Anche d’estate si muore di lavoro

di Giorgio Langella (segretario regione Veneto del PCI)

Anche se qualcuno si ostina a dirci che i morti sul lavoro, sono in “leggero calo” rispetto all’anno scorso (dalla comunicazione INAIL che si riferisce al primo semestre dell’anno ci sarebbero 4 morti in meno rispetto allo stesso periodo del 2017), la realtà è sotto gli occhi di tutti. Tenendo conto anche dei lavoratori che non sono assicurati INAIL, nei primi otto mesi di questo disastroso 2018, sono 494 i morti nei luoghi di lavoro. Nello stesso periodo del 2017 sono stati 453. Non c’è diminuzione ma un aumento, quindi, del 9%. Nei primi otto mesi del 2008, i lavoratori morti nei luoghi di lavoro, furono 407. Rispetto a dieci anni fa, l’aumento è, quindi, del 21,37%.

E se si guardano i dati di questi mesi, si capisce che sul lavoro e di lavoro, nel nostro “civilissimo” paese si muore sempre di più. Nel mese di agosto sono morti 68 lavoratori. Negli ultimi tre mesi sono stati 198.

Numeri impressionanti, che dovrebbero provocare sconcerto, indignazione, allarme. E, invece, niente. È, questa, la normalità di un sistema malato e profondamente ingiusto.

Ci si abitua alla strage quotidiana di lavoratori e si crede che il pericolo venga da poche decine di immigrati disperati che arrivano nei nostri porti. Li chiamiamo “invasori”. Ma come dovremmo chiamare quelli che sono indifferenti di fronte ai tantissimi morti sul lavoro? E come dovremmo definire quei governanti, piccoli personaggi che cavalcano l’odio e la paura per il proprio tornaconto, e che “se ne fregano” delle tragedie del lavoro?

Domani ricominceremo la nostra vita, la nostra attività e penseremo che morire di lavoro accade, sì, ma sempre agli altri. Che morire mentre si lavora è dovuto a distrazione o a una tragica fatalità. Cercheremo di non pensare.

E, così, rivolgeremo la nostra attenzione ai nemici che ci vengono imposti. Agli “zingari che rubano”, ai “neri che ci portano via il lavoro” e non penseremo che, in pochi mesi, centinaia di persone, uomini e donne, giovani e anziani, operai, contadini, impiegati … non importa, non sono tornati più dal lavoro.

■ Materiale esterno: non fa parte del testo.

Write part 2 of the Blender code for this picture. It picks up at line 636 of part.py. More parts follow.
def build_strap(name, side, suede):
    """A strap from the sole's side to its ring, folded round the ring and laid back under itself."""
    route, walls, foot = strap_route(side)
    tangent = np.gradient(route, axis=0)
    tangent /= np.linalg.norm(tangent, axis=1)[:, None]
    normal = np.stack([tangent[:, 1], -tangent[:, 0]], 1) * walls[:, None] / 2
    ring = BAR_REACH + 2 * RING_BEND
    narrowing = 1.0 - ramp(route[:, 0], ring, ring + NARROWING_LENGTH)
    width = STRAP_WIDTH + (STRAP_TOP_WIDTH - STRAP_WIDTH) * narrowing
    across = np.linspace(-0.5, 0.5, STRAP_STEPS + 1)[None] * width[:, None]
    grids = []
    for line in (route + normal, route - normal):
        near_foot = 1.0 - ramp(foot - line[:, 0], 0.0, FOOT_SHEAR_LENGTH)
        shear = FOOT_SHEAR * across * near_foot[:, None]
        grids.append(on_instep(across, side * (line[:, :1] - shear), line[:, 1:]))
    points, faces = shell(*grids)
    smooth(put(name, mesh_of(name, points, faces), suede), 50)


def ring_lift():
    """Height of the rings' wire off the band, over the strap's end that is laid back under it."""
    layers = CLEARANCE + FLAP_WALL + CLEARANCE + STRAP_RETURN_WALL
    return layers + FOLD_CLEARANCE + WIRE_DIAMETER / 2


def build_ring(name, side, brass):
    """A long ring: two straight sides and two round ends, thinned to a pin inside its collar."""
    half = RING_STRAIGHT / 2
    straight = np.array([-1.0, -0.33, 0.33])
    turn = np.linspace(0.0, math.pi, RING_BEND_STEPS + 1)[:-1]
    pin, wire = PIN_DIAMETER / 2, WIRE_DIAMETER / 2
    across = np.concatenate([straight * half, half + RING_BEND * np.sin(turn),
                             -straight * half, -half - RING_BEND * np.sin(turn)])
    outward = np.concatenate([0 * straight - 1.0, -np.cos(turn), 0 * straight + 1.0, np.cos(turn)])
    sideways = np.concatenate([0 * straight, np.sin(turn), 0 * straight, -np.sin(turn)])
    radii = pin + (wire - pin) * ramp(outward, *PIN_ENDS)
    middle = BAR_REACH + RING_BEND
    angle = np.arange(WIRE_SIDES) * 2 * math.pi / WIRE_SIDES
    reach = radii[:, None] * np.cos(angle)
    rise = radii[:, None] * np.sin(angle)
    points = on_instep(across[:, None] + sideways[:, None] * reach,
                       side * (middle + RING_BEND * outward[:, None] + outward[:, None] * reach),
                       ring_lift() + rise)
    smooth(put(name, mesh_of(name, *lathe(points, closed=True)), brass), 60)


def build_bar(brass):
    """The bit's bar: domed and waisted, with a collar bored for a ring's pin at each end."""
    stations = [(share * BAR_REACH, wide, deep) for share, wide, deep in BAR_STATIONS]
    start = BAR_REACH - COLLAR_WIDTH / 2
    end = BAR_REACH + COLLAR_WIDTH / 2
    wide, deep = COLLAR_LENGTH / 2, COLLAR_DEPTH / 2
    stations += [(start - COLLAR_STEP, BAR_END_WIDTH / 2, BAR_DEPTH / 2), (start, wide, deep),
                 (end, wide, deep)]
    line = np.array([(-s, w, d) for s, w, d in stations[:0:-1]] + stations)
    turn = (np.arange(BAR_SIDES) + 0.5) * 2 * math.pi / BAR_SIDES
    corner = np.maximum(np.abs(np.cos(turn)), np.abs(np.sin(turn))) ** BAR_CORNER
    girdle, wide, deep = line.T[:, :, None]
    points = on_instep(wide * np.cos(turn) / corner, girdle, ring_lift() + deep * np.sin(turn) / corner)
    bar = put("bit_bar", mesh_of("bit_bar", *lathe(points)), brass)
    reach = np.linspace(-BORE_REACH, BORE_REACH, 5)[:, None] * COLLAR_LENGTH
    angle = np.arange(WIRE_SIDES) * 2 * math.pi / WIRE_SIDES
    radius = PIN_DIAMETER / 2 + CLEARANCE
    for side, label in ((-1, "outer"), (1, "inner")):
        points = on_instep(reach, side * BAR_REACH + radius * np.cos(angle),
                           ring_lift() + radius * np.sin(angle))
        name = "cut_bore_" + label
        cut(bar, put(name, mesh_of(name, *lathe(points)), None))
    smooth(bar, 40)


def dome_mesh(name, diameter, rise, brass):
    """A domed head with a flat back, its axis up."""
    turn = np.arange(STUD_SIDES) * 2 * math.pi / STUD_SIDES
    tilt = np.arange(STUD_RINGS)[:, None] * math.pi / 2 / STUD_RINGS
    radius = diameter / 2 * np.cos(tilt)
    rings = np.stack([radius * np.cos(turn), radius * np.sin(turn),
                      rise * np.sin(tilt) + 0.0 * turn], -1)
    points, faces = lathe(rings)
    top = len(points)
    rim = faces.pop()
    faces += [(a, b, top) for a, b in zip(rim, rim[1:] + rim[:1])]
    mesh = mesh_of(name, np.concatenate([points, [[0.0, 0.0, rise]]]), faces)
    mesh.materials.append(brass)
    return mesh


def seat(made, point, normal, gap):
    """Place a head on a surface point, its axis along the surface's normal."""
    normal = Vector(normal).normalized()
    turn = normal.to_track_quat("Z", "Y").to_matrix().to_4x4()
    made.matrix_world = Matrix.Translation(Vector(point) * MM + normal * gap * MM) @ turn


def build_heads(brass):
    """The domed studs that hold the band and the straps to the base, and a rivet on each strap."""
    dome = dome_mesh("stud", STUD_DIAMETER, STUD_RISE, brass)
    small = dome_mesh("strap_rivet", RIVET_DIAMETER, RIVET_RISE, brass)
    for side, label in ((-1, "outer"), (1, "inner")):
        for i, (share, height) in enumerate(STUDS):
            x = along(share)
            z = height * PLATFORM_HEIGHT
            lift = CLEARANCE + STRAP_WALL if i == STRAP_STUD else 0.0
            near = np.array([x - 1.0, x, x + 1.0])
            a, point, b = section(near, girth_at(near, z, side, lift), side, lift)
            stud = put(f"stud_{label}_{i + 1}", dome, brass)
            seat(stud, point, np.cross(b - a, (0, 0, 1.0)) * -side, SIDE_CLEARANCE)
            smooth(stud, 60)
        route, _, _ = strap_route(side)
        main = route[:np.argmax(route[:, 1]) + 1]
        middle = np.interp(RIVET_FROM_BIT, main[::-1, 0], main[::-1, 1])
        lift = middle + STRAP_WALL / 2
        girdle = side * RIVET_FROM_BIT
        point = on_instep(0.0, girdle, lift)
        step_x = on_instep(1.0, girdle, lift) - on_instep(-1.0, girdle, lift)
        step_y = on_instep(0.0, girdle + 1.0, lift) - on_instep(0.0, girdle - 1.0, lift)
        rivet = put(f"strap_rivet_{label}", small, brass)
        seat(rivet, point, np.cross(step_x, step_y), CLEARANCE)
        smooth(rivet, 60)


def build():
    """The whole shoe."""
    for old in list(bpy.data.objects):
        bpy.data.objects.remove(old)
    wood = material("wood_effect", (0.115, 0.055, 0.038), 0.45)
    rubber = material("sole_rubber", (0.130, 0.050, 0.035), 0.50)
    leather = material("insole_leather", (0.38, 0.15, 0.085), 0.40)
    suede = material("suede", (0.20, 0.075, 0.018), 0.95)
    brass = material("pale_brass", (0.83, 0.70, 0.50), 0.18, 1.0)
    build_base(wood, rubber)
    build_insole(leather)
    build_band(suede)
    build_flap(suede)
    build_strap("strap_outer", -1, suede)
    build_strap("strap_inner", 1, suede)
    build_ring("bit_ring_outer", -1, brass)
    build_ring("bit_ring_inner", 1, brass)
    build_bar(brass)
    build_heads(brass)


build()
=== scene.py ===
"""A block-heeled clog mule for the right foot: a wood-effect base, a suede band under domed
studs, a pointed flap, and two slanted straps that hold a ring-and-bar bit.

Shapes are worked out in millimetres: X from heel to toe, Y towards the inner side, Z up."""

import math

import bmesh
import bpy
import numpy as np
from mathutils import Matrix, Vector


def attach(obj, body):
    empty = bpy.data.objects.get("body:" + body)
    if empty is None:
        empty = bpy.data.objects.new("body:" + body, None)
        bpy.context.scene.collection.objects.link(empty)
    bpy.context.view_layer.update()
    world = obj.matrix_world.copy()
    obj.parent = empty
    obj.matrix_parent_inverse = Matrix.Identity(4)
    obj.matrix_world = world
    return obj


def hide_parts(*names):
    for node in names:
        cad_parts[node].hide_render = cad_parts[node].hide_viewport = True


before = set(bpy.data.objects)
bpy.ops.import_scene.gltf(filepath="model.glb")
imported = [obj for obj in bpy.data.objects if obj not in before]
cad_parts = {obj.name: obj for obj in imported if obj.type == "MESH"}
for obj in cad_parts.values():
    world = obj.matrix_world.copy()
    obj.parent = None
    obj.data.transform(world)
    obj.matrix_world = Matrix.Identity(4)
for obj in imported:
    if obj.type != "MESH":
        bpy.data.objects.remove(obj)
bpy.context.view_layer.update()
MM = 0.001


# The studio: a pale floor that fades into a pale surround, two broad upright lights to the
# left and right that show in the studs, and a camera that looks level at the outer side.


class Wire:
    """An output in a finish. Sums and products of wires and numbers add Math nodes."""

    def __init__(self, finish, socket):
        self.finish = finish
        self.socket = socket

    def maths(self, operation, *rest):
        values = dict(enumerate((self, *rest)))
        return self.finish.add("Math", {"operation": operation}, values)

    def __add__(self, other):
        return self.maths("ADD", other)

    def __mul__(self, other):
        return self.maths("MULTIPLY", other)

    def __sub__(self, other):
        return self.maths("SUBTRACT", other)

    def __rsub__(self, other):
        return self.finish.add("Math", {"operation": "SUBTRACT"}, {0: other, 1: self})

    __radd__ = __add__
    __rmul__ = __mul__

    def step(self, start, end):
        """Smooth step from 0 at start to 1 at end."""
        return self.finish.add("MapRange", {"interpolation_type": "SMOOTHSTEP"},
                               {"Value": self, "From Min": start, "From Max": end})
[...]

Che sono state uccise dalla stanchezza, dai turni di lavoro massacranti, dall’inesperienza, dai troppi anni di fatica, dal non riuscire ad andare in pensione … dal profitto del padrone che deve essere raggiunto a qualsiasi costo, anche tagliando i livelli di sicurezza. In poche parole, sono morte, uccise dalla normalità imposta da quel sistema spaventoso che sta trionfando e che ha il nome di capitalismo. E continuano a morire nascoste nelle pieghe di una diffusa e colpevole indifferenza.